>> START Data for processing

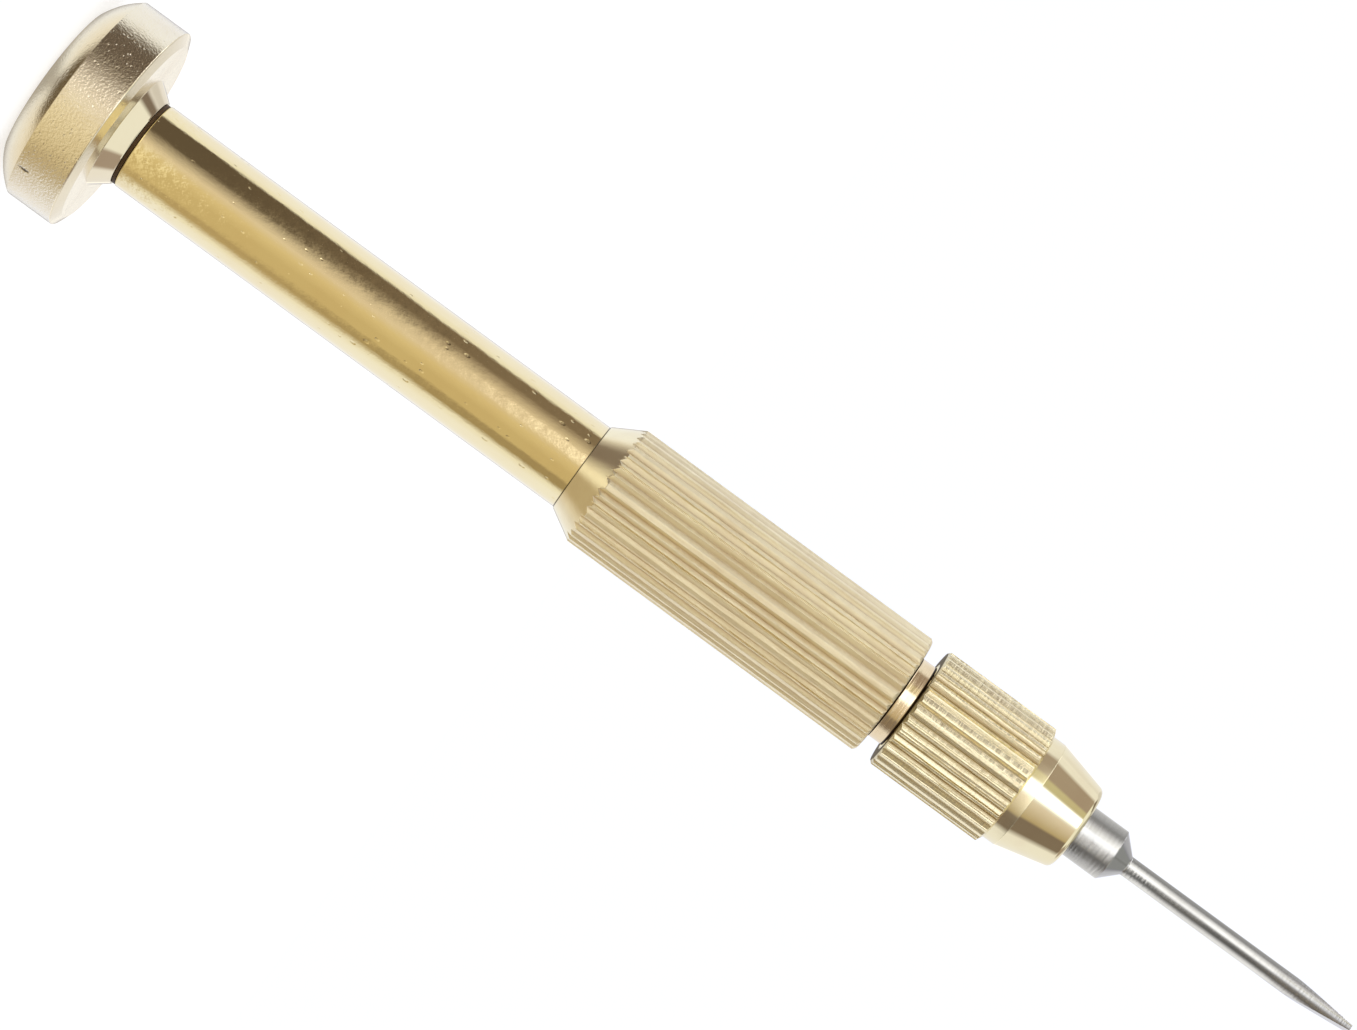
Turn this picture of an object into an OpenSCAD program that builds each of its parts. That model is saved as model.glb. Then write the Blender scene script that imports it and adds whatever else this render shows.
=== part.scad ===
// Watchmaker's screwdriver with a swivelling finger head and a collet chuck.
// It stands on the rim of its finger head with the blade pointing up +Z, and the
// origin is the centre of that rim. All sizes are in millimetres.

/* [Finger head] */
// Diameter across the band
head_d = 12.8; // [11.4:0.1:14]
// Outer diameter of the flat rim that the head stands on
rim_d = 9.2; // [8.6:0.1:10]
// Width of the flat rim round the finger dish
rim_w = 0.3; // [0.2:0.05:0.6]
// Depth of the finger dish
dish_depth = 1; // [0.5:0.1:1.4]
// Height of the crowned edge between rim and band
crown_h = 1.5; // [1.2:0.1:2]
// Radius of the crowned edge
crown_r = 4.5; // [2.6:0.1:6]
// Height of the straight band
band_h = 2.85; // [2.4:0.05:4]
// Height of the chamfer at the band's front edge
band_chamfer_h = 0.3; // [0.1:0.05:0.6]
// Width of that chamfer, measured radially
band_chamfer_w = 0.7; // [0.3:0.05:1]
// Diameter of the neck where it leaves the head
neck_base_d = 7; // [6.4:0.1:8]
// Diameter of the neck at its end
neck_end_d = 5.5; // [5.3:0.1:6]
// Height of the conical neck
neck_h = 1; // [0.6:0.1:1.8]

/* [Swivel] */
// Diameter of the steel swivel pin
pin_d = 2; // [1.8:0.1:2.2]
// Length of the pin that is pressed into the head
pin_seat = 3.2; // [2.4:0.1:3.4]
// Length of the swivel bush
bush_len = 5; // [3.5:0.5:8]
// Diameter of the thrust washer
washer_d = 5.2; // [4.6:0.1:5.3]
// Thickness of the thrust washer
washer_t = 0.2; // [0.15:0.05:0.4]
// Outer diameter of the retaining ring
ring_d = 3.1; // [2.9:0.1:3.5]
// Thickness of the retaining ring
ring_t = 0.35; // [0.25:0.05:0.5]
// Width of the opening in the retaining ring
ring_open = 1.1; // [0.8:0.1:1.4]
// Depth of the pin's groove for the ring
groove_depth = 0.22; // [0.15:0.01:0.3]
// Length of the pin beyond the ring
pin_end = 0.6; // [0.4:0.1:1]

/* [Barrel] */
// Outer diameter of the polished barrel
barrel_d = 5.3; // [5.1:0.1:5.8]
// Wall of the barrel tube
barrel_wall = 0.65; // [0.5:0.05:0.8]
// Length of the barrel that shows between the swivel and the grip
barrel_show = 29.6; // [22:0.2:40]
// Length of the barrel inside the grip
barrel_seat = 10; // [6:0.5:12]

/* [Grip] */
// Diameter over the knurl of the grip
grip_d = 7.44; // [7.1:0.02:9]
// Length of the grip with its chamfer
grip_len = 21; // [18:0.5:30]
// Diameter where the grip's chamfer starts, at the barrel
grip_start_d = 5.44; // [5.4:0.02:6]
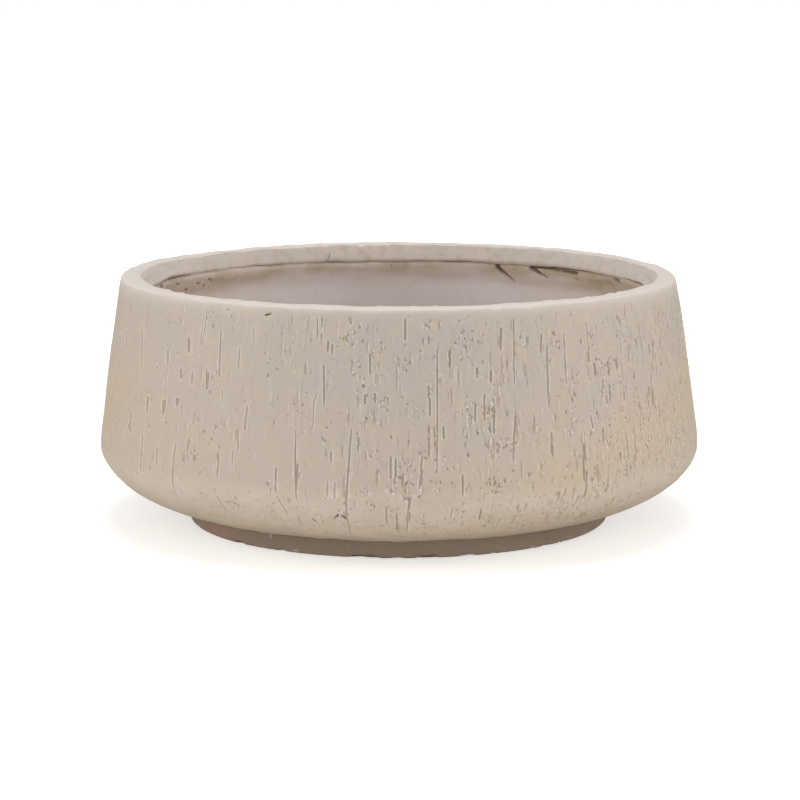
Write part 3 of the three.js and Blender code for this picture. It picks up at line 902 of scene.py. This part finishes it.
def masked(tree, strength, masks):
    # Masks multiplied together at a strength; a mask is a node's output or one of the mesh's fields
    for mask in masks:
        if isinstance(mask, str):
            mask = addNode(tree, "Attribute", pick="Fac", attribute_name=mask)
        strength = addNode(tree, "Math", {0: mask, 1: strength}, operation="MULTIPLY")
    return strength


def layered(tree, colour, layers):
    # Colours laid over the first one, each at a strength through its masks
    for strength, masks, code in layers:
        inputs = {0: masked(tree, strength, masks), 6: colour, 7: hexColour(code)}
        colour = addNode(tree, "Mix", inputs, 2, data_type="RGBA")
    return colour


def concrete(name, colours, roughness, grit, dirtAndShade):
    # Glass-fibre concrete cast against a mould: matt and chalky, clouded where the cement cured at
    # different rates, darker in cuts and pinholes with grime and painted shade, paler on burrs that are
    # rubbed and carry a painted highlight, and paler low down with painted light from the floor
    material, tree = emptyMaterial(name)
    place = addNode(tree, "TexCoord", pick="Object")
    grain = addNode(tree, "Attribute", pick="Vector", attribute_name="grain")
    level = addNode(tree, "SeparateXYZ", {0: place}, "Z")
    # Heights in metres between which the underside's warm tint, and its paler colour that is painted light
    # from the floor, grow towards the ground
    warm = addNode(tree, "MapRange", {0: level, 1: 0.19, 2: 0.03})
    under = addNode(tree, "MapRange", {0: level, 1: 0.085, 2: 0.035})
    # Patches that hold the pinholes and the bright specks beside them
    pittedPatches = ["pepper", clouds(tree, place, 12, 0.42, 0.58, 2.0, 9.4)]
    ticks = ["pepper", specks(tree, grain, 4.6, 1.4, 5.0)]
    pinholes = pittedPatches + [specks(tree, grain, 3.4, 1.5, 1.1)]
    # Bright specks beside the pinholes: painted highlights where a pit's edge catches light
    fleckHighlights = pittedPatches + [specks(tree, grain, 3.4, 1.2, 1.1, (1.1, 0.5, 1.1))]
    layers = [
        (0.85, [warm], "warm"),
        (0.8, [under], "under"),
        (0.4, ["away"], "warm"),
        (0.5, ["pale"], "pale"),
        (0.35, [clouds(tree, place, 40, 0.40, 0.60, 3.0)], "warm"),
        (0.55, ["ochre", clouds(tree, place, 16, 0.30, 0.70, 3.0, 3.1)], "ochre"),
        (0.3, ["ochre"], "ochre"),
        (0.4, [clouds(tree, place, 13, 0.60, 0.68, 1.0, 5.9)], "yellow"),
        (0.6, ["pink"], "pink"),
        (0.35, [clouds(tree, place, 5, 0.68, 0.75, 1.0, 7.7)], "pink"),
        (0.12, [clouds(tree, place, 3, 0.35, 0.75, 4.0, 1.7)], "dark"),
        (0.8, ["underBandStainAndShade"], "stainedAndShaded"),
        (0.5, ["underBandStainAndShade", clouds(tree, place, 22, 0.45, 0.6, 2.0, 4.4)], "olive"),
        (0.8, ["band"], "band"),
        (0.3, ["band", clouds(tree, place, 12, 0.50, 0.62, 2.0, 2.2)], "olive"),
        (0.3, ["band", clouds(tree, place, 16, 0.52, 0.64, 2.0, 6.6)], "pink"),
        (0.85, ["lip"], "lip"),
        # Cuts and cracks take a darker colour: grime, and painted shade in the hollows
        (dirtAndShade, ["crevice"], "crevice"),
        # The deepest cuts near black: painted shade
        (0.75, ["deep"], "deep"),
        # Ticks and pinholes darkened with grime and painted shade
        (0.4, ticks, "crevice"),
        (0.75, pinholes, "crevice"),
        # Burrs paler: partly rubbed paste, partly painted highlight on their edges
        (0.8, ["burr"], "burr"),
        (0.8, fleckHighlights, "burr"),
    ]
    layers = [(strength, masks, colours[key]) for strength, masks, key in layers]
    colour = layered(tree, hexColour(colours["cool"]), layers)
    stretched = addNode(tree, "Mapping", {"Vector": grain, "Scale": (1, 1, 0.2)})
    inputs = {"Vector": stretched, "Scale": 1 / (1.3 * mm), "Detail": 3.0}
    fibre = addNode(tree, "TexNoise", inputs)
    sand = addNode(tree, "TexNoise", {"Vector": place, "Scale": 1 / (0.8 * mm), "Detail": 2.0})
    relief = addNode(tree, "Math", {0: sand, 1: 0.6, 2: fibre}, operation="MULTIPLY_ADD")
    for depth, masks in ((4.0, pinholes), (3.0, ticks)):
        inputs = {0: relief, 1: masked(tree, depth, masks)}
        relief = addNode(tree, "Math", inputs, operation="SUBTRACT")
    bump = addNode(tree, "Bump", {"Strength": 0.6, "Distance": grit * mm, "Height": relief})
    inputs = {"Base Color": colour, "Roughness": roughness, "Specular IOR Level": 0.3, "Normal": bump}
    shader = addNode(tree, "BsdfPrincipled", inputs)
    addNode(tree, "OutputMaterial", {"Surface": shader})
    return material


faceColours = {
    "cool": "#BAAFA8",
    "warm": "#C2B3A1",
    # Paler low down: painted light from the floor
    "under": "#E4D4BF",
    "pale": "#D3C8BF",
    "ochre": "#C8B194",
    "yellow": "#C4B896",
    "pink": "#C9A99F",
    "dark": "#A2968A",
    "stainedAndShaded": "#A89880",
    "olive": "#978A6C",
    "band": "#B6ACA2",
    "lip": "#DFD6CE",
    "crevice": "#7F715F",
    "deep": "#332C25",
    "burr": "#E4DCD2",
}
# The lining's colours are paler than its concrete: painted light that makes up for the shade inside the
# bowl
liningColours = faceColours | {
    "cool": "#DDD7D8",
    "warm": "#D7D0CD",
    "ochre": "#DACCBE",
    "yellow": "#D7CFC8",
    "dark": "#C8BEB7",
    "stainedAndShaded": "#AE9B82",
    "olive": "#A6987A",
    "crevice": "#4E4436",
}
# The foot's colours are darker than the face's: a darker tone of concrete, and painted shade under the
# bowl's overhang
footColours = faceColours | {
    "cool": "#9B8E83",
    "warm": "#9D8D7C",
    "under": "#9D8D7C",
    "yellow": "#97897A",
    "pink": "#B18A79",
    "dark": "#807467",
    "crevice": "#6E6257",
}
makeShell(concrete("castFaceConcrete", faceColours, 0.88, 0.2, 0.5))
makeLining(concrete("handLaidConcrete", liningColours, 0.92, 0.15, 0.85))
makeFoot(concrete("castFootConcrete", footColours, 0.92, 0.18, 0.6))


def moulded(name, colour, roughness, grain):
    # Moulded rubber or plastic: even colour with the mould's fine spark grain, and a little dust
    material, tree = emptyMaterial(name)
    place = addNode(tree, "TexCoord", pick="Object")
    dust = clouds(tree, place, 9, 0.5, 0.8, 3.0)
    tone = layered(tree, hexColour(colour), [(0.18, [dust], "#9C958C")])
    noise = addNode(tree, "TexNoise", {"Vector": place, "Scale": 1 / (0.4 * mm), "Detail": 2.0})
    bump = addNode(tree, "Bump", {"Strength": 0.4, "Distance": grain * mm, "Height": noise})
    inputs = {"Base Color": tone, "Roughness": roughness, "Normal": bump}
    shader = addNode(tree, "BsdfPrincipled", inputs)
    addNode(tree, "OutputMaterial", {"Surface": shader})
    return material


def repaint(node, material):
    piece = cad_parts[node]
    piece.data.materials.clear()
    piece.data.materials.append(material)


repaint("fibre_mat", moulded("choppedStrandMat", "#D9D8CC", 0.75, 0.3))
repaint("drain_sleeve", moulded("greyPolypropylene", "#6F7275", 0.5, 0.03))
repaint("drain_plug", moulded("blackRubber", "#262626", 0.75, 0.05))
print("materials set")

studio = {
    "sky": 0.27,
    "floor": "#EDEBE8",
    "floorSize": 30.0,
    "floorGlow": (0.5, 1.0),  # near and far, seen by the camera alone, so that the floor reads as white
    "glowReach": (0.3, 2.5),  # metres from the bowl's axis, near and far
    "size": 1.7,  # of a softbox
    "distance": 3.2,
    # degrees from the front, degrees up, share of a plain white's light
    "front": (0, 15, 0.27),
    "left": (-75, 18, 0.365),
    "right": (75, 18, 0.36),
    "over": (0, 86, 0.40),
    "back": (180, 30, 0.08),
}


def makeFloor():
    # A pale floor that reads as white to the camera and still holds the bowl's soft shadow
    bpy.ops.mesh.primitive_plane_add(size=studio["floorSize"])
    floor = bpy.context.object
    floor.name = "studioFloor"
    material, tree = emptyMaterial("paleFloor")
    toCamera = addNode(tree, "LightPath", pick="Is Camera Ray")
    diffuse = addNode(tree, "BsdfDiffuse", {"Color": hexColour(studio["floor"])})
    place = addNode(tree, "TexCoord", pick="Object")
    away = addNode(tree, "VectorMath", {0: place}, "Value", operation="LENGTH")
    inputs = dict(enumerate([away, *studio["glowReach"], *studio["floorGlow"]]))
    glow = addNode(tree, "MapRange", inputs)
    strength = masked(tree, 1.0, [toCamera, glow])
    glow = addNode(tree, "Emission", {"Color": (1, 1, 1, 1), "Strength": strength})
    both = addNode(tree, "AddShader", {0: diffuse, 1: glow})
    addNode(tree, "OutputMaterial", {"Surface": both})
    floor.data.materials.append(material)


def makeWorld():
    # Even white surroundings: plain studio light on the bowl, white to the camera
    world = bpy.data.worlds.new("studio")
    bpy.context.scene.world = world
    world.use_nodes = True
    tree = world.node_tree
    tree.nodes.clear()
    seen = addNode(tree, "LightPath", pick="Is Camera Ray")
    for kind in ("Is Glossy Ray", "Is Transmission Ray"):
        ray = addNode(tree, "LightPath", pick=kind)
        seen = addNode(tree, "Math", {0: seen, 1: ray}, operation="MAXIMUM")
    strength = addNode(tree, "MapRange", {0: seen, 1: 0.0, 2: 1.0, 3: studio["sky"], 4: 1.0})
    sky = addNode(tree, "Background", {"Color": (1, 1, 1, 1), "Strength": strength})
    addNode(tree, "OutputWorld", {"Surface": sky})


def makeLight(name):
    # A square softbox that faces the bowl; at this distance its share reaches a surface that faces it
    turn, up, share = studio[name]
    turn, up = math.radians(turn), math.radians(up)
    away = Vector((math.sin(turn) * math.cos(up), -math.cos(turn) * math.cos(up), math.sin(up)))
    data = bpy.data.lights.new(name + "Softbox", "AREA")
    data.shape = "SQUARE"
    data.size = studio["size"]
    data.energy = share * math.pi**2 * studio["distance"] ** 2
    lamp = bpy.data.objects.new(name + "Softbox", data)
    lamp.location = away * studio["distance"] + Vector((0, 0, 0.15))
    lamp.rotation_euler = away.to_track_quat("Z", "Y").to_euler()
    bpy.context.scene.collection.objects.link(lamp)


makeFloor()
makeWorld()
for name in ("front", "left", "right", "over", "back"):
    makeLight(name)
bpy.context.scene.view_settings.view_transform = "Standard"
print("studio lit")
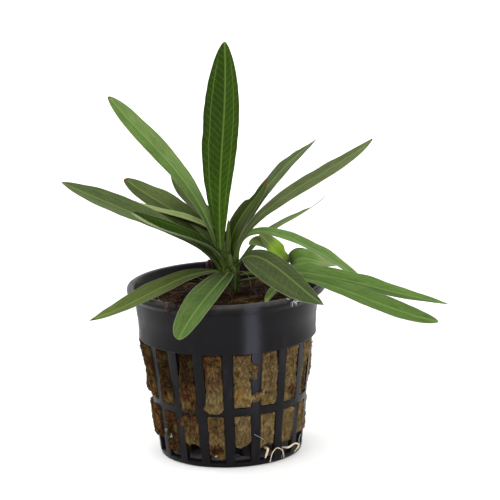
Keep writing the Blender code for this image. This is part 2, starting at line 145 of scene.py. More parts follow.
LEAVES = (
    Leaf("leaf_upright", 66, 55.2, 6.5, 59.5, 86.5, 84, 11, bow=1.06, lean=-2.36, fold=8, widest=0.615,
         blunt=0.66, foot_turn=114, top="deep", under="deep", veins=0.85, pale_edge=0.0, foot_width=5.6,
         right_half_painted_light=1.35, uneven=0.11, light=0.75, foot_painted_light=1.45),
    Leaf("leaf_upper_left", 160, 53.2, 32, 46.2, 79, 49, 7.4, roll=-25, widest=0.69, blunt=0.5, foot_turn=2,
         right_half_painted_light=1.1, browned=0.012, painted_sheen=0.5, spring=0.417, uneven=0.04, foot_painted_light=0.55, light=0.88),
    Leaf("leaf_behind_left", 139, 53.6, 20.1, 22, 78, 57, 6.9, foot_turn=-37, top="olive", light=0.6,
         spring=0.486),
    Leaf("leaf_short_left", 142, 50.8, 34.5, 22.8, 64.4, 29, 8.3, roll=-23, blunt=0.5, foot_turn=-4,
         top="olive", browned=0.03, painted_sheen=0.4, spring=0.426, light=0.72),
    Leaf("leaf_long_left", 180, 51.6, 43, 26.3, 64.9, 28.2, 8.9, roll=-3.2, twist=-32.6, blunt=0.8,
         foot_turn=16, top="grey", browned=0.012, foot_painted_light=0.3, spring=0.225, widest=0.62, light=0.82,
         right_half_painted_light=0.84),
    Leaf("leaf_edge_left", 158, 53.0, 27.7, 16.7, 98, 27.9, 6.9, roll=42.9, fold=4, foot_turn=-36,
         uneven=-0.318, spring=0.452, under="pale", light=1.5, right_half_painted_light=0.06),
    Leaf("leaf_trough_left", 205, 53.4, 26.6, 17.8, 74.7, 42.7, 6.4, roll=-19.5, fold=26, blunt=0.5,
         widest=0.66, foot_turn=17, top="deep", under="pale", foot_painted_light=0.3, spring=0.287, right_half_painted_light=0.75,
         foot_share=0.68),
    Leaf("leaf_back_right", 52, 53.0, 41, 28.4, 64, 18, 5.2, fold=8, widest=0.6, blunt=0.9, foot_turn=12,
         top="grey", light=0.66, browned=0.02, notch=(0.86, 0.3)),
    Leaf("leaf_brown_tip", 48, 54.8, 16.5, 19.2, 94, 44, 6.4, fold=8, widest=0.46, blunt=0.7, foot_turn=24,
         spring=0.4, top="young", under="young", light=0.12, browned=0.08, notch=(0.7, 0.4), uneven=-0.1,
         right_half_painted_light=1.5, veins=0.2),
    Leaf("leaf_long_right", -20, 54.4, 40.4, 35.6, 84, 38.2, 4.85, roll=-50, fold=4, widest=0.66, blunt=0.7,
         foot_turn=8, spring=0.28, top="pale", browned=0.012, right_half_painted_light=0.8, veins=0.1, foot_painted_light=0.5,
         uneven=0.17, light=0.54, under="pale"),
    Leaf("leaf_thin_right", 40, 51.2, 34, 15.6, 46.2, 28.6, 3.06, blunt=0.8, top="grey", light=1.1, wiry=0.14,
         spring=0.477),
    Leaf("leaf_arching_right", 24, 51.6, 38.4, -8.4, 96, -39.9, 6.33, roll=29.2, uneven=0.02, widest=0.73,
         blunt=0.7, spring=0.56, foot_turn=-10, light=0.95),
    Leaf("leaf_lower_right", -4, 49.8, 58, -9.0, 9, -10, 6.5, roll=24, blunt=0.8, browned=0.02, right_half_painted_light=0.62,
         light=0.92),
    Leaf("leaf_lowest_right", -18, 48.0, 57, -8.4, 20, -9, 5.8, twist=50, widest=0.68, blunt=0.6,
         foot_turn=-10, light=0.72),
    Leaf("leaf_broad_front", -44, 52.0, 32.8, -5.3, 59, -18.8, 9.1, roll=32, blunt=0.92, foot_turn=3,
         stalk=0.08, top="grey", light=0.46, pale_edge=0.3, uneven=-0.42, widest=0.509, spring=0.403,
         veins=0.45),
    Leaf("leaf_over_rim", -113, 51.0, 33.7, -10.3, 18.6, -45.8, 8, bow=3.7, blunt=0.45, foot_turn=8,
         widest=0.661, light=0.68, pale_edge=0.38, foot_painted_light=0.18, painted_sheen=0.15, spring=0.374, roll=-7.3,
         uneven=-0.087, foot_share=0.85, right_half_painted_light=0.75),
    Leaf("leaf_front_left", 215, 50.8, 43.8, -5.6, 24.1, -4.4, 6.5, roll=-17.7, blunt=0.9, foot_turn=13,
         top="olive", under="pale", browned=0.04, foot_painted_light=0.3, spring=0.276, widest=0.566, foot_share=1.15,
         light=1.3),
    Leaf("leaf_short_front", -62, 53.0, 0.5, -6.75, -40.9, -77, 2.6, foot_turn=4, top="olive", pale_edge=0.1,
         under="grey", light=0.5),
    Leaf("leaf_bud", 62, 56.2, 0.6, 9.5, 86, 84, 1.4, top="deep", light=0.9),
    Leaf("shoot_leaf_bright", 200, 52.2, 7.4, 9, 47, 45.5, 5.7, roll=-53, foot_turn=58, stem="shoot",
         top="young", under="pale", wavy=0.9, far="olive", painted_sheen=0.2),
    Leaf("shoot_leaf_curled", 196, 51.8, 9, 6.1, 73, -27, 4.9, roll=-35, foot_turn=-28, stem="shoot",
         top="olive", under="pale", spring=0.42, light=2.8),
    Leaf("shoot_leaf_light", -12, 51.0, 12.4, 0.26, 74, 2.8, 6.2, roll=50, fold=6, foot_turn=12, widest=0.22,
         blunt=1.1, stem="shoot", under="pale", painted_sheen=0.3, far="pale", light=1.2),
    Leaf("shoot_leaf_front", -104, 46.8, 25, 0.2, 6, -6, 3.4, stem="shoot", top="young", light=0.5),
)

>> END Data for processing

## Goal of the exercise
Repeat exactly the lines from the first line of the records above through the line containing "pin_end = 0.6; // [0.4:0.1:1]", both included, and nothing else.

## Output of the exercise
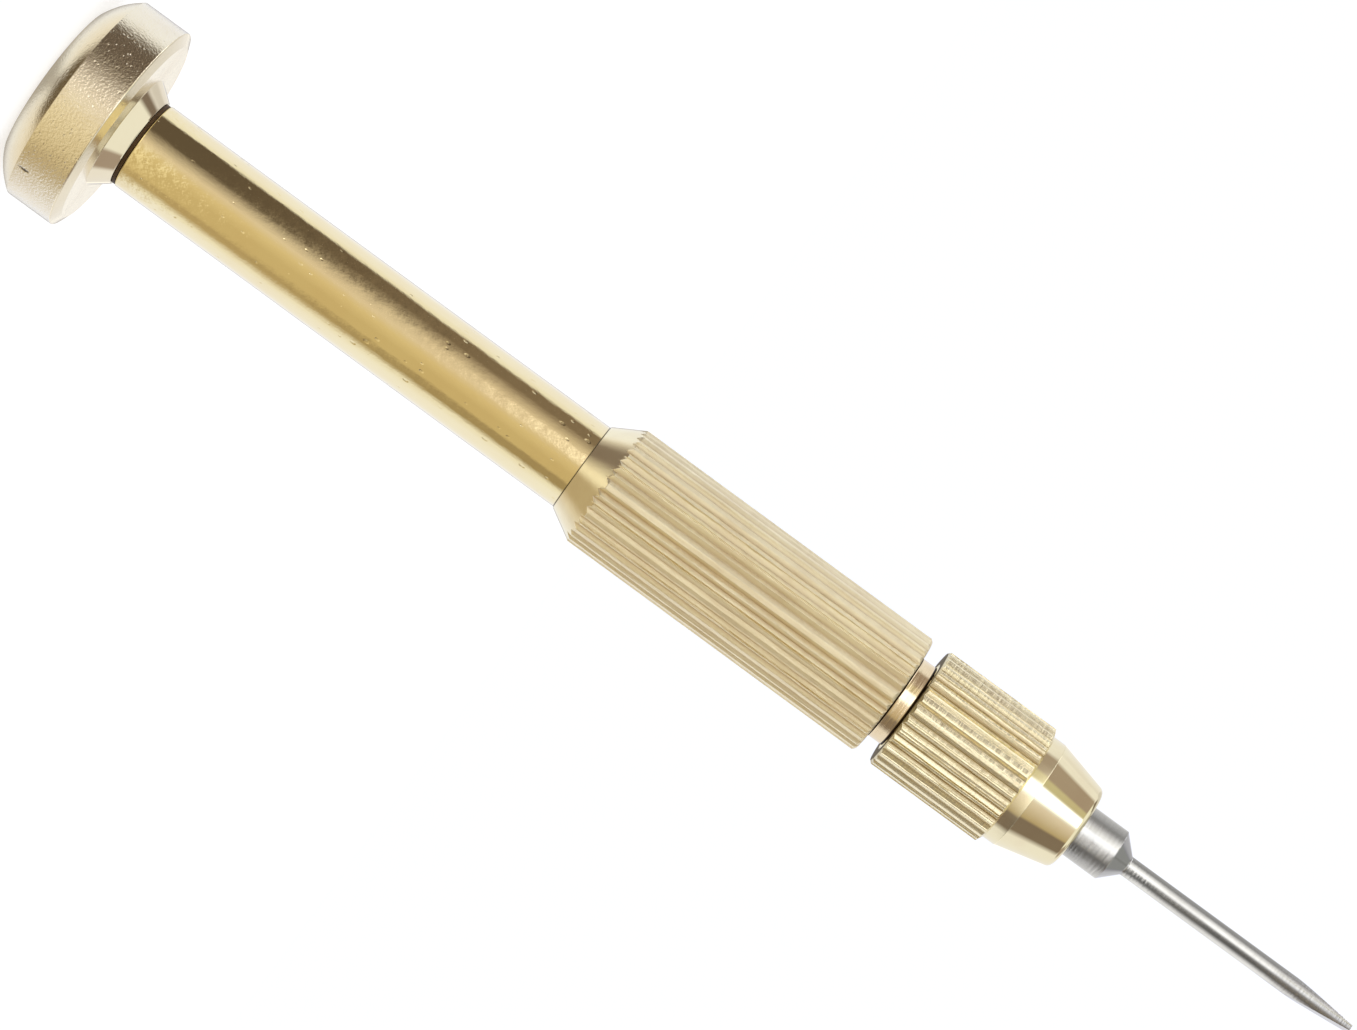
Turn this picture of an object into an OpenSCAD program that builds each of its parts. That model is saved as model.glb. Then write the Blender scene script that imports it and adds whatever else this render shows.
=== part.scad ===
// Watchmaker's screwdriver with a swivelling finger head and a collet chuck.
// It stands on the rim of its finger head with the blade pointing up +Z, and the
// origin is the centre of that rim. All sizes are in millimetres.

/* [Finger head] */
// Diameter across the band
head_d = 12.8; // [11.4:0.1:14]
// Outer diameter of the flat rim that the head stands on
rim_d = 9.2; // [8.6:0.1:10]
// Width of the flat rim round the finger dish
rim_w = 0.3; // [0.2:0.05:0.6]
// Depth of the finger dish
dish_depth = 1; // [0.5:0.1:1.4]
// Height of the crowned edge between rim and band
crown_h = 1.5; // [1.2:0.1:2]
// Radius of the crowned edge
crown_r = 4.5; // [2.6:0.1:6]
// Height of the straight band
band_h = 2.85; // [2.4:0.05:4]
// Height of the chamfer at the band's front edge
band_chamfer_h = 0.3; // [0.1:0.05:0.6]
// Width of that chamfer, measured radially
band_chamfer_w = 0.7; // [0.3:0.05:1]
// Diameter of the neck where it leaves the head
neck_base_d = 7; // [6.4:0.1:8]
// Diameter of the neck at its end
neck_end_d = 5.5; // [5.3:0.1:6]
// Height of the conical neck
neck_h = 1; // [0.6:0.1:1.8]

/* [Swivel] */
// Diameter of the steel swivel pin
pin_d = 2; // [1.8:0.1:2.2]
// Length of the pin that is pressed into the head
pin_seat = 3.2; // [2.4:0.1:3.4]
// Length of the swivel bush
bush_len = 5; // [3.5:0.5:8]
// Diameter of the thrust washer
washer_d = 5.2; // [4.6:0.1:5.3]
// Thickness of the thrust washer
washer_t = 0.2; // [0.15:0.05:0.4]
// Outer diameter of the retaining ring
ring_d = 3.1; // [2.9:0.1:3.5]
// Thickness of the retaining ring
ring_t = 0.35; // [0.25:0.05:0.5]
// Width of the opening in the retaining ring
ring_open = 1.1; // [0.8:0.1:1.4]
// Depth of the pin's groove for the ring
groove_depth = 0.22; // [0.15:0.01:0.3]
// Length of the pin beyond the ring
pin_end = 0.6; // [0.4:0.1:1]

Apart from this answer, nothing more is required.